While not its own line item, the Columbia-class ballistic missile submarine is understood to be “safe from cuts” as part of the nuclear modernization line item, two legislative sources told USNI News. For the last decade, the replacement of the sea-based portion of America’s nuclear triad has been the Pentagon’s number one acquisition priority.
“Columbia by itself deserves one of those lines because it’s so big and it’s been such a big priority for so long,” Brent Sadler, a retired submariner who is a senior research fellow at the Heritage Foundation, told USNI News. “So it doesn’t sit well with me that it’s not called out explicitly.”
It was not immediately clear what “executable” surface ships meant in the exempt line item. A Navy official referred USNI News to the Office of the Secretary of Defense when asked on Thursday.
Bryan Clark, a senior fellow with the Hudson Institute, compared Hegseth’s budget effort to one executed in the early 2000s by former President George W. Bush’s defense secretary, Donald Rumsfeld.
“It’d be kind of like the 2001 period when they had to show everything was transformational to Rumsfeld to be able to keep it in the program,” Clark told USNI News. “And I think here you’re going to have to show that things are incorporating these new uncrewed technologies to stay in the program. So for the carrier to be relevant, it’s going to have to have an air wing that’s got a much larger uncrewed component in the future. So these two things go together.”
A potential dual carrier buy that industry has pushed for could be on the chopping block, Clark said.
“The Navy’s looking for an alternative to protect the carrier industrial base, but at a lower rate of production,” Clark, a former submariner, told USNI News.
As of the last budget, the Navy planned to seek advanced procurement funding for the next Ford-class aircraft carrier in Fiscal Year 2027, with the full detailed design and construction contract award in 2030. The previous Trump administration proposed decommissioning an aircraft carrier as part of a two-carrier buy, a cost-savings move Congress rejected.

The F-35 Joint Strike Fighter Lightning II – variants of which the Navy, Marine Corps and Air Force purchase – was notably not included in the list of programs that are off the table in the relook. If the Navy and Marine Corps opt to buy fewer F-35Cs, Clark said they’d need to look to other platforms like unmanned assets for the air wing when the F/A-18 Super Hornets start to retire in the 2030s.
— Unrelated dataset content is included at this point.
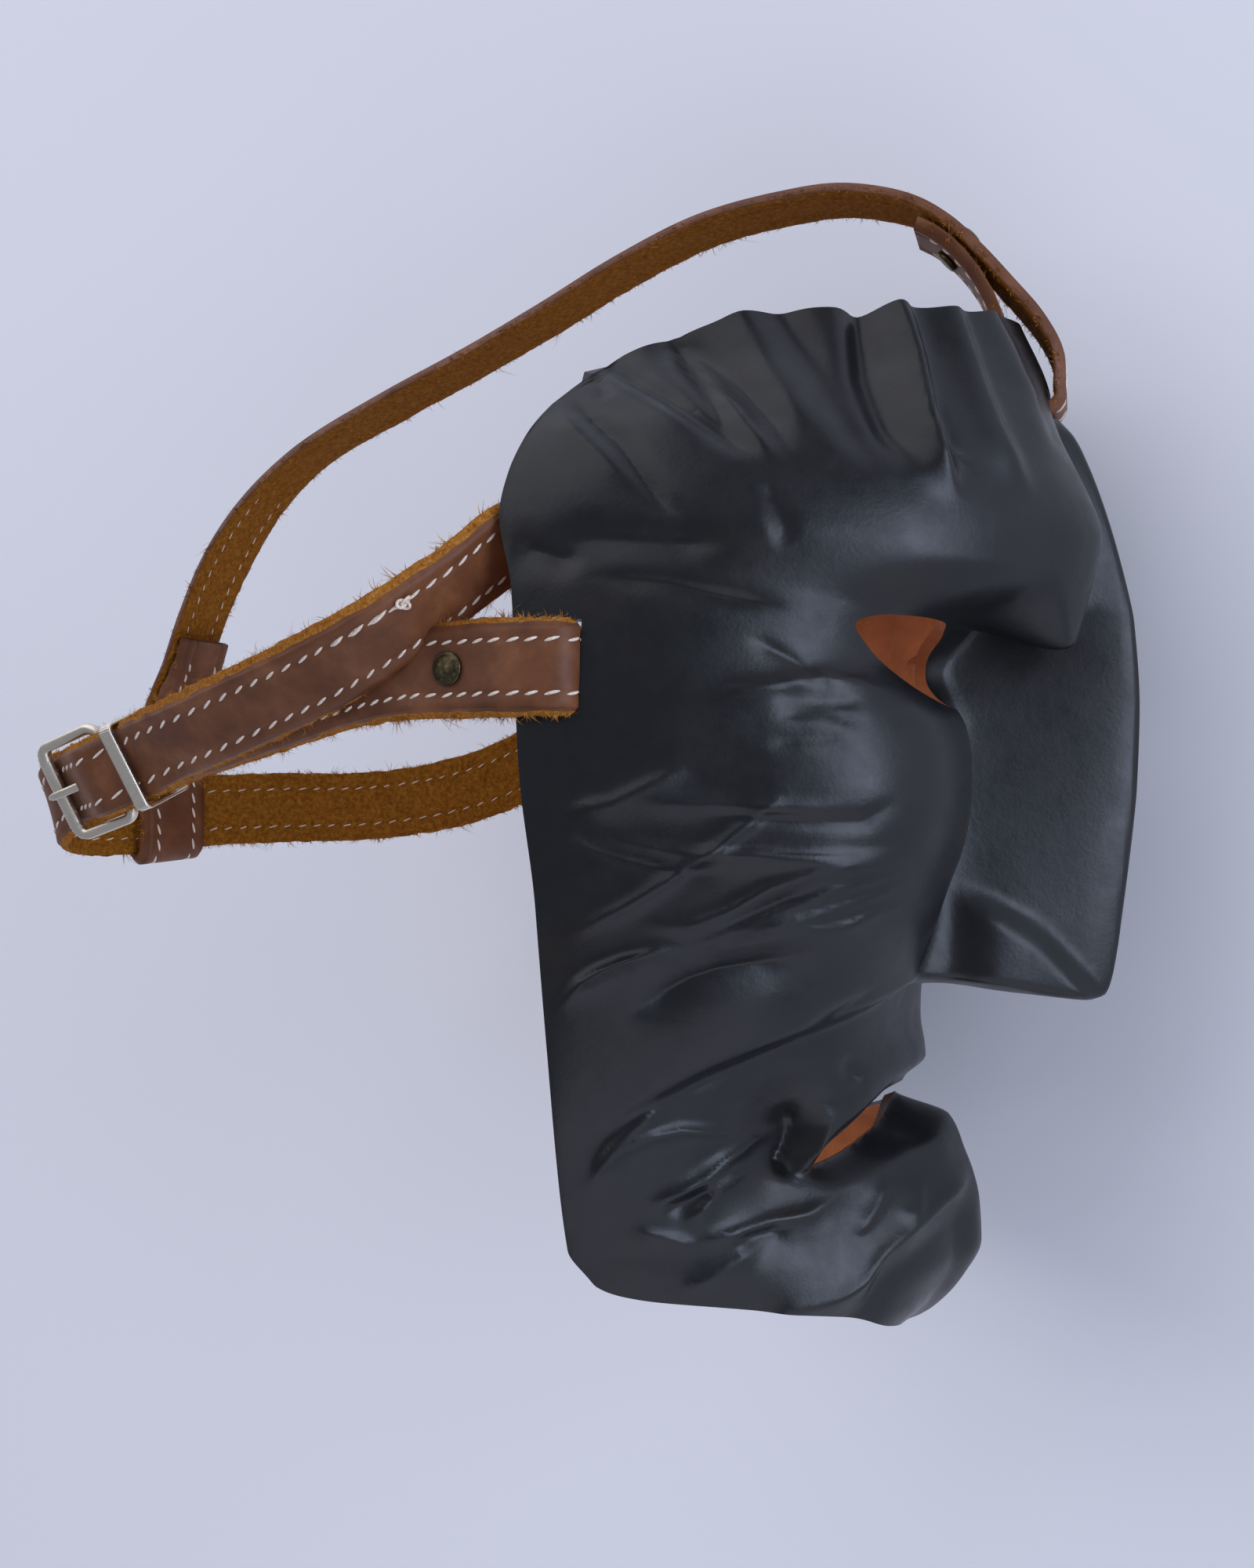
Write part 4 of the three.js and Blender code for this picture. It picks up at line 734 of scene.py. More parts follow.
def strap_mesh(name, way, grain_side, finishes, chance):
    """The section carried along the way, its raw edges made uneven and sloped out to the flesh side,
    with an end cap at each end. The finishes are those of the grain side, flesh side and edges."""
    rings, around = len(way["at"]), len(SECTION)
    side = SECTION[None, :, 0] * way["share"][:, None]
    out = np.repeat(SECTION[None, :, 1], rings, axis=0)
    ragged = chance.normal(0, 1, (rings, around))
    ragged = (ragged + np.roll(ragged, 1, 0) + np.roll(ragged, -1, 0)) / 1.7
    near_edge = ease(8.6, 9.9, np.abs(SECTION[:, 0]))[None, :]
    raw = np.where(SECTION[:, 1] * grain_side < 0.9, 1.0, 0.3)[None, :]
    side = side + np.sign(side) * near_edge * (EDGE_RAGGED * ragged * raw
                                               - EDGE_SLOPE * SECTION[None, :, 1] * grain_side)
    out = out + FLESH_RAGGED * chance.normal(0, 1, out.shape) * (SECTION[None, :, 1] * grain_side < 0)
    points = (way["at"][:, None] + way["wide"][:, None] * side[..., None]
              + way["face"][:, None] * out[..., None])
    quads = grid_faces(rings, around, closed=True)
    first, second = SECTION[quads[:, 0] % around], SECTION[quads[:, 1] % around]
    middle_out = (first + second)[:, 1] / 2 * grain_side
    at_edge = np.abs(first + second)[:, 0] / 2 > 9.3
    slots = np.where(at_edge & (middle_out < 0.9), EDGE_FINISH,
                     np.where(middle_out > 0, GRAIN_FINISH, FLESH_FINISH))
    half = around // 2
    threes, fours = [], []
    for ring, turned_over in ((0, False), (rings - 1, True)):
        ring_points = ring * around + np.arange(around)
        left, right = ring_points[1:half], ring_points[:half:-1]
        four = np.stack([left[:-1], right[:-1], right[1:], left[1:]], 1)
        three = np.array([[ring_points[0], right[0], left[0]], [ring_points[half], left[-1], right[-1]]])
        fours.append(four[:, ::-1] if turned_over else four)
        threes.append(three[:, ::-1] if turned_over else three)
    # The faces along the strap point inwards, and those of the two ends outwards
    faces = [quads[:, ::-1], np.concatenate(fours), np.concatenate(threes)]
    slots = np.concatenate([slots, np.full(len(faces[1]) + len(faces[2]), EDGE_FINISH)])
    return new_piece(name, laid(points.reshape(-1, 3)), faces, finishes, slots)


def length_near(way, place):
    """The length along the strap at which its middle comes nearest to a place."""
    return way["length"][np.argmin(np.linalg.norm(way["at"] - np.asarray(place, float), axis=1))]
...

Funding for Collaborative combat aircraft, or drones, is also safe from reductions, according to the memo.
Sadler said he’s skeptical a potential decrease in aircraft carrier production would survive scrutiny.
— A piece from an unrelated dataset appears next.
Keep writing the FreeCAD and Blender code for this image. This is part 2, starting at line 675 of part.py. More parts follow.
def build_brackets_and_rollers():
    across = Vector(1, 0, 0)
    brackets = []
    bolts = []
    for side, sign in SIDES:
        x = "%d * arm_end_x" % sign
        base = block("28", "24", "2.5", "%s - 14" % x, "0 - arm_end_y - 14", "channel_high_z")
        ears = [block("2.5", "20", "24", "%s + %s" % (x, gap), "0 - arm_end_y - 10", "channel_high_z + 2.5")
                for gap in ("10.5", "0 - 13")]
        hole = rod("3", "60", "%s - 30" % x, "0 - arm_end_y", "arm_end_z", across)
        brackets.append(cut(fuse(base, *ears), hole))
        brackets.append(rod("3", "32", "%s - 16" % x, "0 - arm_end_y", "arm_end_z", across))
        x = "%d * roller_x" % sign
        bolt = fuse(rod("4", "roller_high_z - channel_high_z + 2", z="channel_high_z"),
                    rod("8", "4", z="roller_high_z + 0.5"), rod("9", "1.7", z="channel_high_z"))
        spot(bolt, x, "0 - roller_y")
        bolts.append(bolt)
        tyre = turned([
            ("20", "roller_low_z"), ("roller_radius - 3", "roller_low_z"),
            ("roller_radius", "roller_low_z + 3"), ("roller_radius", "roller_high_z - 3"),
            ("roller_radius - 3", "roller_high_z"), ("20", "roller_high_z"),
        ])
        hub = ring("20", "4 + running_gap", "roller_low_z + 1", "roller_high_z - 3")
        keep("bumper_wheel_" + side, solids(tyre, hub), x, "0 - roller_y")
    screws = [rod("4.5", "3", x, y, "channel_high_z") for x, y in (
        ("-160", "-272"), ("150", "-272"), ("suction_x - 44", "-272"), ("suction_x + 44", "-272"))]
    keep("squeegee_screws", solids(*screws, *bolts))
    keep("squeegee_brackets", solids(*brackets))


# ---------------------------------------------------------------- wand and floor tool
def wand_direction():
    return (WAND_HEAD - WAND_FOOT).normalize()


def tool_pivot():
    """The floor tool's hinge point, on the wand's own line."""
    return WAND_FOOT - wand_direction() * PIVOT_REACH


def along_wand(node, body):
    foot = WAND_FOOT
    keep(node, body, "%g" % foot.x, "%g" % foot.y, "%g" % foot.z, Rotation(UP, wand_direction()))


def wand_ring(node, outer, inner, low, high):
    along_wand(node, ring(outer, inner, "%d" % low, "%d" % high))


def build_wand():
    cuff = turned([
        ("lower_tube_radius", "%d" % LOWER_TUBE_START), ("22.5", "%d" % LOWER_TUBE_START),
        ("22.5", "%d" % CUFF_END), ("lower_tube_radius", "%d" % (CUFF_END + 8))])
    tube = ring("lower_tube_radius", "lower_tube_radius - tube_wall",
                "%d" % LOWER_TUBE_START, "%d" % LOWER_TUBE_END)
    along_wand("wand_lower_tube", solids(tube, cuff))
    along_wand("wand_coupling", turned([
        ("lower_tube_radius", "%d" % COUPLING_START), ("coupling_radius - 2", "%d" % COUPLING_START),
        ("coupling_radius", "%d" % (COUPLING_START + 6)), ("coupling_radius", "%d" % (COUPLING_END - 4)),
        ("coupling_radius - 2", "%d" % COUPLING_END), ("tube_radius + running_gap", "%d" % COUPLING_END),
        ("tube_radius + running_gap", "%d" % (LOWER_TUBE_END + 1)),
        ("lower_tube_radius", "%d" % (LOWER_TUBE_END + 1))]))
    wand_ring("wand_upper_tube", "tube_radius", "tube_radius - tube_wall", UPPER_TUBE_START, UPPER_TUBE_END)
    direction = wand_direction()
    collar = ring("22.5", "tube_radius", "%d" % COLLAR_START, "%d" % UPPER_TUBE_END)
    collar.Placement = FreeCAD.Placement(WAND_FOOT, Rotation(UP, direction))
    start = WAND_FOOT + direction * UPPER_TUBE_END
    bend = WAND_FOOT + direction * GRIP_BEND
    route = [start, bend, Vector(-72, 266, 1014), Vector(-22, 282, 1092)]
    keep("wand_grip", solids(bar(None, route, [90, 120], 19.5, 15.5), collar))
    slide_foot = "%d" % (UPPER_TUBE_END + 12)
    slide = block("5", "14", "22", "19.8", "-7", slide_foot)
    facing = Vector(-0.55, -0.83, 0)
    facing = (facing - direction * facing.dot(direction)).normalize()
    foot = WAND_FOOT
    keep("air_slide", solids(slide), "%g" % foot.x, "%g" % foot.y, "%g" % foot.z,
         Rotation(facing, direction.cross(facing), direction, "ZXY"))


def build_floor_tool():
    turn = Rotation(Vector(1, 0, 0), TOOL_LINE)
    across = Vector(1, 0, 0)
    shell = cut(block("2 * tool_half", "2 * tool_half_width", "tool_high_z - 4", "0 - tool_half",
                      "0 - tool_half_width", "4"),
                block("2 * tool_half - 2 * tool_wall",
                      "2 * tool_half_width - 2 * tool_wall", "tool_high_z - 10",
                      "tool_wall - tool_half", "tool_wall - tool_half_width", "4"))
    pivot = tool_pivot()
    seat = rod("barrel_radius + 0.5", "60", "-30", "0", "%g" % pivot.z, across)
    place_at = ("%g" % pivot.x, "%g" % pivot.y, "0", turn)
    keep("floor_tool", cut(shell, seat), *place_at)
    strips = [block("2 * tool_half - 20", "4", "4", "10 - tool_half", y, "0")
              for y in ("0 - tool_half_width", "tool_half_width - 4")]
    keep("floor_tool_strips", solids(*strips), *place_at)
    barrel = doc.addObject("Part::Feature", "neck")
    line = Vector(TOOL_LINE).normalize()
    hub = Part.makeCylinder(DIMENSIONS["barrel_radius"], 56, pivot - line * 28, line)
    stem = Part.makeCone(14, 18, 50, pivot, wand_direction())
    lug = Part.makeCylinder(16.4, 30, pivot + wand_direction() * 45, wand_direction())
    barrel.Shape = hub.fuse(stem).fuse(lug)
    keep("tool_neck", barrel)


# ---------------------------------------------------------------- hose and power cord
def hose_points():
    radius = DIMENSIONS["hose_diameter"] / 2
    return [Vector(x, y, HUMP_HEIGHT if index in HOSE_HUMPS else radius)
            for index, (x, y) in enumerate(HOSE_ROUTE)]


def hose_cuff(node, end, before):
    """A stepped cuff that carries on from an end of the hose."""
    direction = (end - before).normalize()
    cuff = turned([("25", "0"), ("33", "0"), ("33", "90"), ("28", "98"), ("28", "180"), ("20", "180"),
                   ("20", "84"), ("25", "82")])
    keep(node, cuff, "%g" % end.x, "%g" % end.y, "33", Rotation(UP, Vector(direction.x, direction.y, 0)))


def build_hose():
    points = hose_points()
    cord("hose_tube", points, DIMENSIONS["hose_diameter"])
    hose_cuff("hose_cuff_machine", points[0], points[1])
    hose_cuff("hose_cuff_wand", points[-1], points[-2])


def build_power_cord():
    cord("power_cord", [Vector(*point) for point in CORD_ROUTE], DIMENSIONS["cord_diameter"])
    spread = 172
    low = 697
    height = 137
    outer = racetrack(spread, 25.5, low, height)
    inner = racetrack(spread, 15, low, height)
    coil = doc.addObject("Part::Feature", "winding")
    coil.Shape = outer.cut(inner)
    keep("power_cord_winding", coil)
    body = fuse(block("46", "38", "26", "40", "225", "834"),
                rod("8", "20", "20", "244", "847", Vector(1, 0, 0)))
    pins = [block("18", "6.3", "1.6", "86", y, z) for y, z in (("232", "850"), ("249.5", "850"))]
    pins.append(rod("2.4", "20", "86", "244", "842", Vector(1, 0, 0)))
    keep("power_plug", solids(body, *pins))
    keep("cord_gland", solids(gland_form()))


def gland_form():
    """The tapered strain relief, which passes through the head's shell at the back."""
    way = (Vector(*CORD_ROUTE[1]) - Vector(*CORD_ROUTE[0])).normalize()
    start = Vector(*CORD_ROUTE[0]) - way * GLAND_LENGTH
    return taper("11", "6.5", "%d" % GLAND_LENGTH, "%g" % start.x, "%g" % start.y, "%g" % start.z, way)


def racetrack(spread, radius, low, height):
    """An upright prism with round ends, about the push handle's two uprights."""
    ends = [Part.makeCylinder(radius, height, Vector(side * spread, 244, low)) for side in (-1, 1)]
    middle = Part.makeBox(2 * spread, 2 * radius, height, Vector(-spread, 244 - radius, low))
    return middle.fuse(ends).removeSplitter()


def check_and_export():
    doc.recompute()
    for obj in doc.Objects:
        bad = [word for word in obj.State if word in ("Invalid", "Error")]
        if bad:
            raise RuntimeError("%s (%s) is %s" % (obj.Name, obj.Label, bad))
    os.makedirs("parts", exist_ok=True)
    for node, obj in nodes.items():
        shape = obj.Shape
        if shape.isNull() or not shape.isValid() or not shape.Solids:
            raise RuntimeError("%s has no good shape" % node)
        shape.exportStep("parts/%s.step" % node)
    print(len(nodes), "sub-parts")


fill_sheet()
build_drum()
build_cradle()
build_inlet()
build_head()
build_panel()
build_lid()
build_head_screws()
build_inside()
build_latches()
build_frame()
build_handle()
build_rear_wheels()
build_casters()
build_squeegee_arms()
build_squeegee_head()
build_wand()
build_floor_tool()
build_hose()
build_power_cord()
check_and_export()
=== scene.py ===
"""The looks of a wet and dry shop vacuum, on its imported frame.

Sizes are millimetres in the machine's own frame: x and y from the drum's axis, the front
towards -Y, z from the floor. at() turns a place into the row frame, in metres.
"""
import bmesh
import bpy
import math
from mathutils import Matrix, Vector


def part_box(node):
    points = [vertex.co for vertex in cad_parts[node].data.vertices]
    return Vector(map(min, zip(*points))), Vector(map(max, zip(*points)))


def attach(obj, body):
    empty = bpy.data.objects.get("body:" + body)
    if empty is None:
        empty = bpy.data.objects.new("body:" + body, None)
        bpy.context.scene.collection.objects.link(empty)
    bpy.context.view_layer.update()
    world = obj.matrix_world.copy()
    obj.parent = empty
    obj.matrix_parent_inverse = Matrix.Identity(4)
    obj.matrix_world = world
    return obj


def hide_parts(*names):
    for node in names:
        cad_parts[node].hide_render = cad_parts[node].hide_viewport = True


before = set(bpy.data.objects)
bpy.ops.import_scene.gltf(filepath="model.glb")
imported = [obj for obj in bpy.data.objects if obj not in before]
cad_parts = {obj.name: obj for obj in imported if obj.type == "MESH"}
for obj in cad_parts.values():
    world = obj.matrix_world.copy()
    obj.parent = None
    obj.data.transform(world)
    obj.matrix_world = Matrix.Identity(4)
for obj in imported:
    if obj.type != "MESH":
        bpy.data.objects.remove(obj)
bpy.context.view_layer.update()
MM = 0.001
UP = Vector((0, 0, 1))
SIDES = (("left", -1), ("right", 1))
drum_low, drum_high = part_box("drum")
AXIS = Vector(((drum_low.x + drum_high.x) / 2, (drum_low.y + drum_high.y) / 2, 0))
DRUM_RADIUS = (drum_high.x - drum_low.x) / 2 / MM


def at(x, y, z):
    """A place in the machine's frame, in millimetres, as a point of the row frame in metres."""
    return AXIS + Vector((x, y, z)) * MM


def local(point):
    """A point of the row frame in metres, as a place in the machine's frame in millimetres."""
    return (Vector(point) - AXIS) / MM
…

“The Navy is so far behind in its delivery of platforms that I can’t see any argument to pull back a program that’s already on track, or at least sort of on track,” Sadler told USNI News. “But at least pulling back on a program that’s been building for a while now to try to defund it and slow it down, it doesn’t make sense to me, not when you look at the threat.”
Both Sadler and Clark said they think the new administration will emphasize uncrewed systems and new technologies and seek to develop them more quickly.
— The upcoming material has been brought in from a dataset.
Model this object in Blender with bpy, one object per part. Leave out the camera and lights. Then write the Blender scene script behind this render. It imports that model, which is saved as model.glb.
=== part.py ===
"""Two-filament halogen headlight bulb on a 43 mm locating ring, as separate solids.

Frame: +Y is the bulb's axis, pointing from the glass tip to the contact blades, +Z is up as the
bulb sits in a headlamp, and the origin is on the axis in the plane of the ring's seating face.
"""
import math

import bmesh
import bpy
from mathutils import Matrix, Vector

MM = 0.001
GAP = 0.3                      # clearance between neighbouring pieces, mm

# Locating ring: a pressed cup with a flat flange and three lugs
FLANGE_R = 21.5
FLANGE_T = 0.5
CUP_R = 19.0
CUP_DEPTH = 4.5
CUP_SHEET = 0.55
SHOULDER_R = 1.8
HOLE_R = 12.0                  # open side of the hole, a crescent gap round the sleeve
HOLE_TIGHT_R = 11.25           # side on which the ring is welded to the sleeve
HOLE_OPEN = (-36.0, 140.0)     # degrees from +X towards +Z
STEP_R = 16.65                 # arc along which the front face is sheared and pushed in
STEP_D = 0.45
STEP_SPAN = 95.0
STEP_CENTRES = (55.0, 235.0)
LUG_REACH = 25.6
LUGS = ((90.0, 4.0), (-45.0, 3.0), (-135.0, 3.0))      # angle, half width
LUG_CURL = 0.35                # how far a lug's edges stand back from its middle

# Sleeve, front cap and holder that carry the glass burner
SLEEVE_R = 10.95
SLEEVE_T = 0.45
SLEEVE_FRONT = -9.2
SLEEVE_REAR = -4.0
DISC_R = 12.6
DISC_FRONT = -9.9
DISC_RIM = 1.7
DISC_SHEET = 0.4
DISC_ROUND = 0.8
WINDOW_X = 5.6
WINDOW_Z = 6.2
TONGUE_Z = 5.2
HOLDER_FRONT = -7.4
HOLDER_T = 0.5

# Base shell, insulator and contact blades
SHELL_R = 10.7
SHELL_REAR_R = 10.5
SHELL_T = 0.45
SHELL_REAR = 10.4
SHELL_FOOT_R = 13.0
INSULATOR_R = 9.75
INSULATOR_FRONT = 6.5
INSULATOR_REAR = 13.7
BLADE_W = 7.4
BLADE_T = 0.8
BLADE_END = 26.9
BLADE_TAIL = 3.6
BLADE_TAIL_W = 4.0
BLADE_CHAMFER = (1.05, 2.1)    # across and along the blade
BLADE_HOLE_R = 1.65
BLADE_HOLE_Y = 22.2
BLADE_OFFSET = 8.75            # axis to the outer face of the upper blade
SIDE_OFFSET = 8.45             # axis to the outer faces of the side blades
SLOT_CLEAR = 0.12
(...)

As for the Columbia-class boats, Clark said the new administration may not view recapitalizing the sea-based leg of the nuclear triad as its top priority.
“They would say their primary acquisition is probably nuclear attack submarines, so attack submarines that use conventional weapons as opposed to nuclear weapons,” Clark said.
“The current team coming in views the nuclear complex as a necessary investment in the ultimate backstop,” he continued. “They’re not going to pursue new nuclear weapons that are expensive investments to bolster that ultimate backstop.”

The Constellation-class frigate, which is facing years of delays due to ongoing design changes and workforce challenges at the Marinette, Wis., yard, may also be in trouble.
“It’s an easy kill. They haven’t started really building it yet. They’ve done some work on the first hull, but it’s easy to stop that at this point,” Clark said of the frigate. “They’d be deferring a bunch of potential future costs without losing a bunch of money that’s already been spent.”
Sadler said he thinks the Navy should stick with the frigate program despite its ongoing problems, but acknowledged its likely a topic of conversation as the service looks to reallocate funds.
“The frigate’s the one that’s probably the most in danger in all of this,” he said. “There’s going to be a lot of scrutiny on the survivability of that contract.”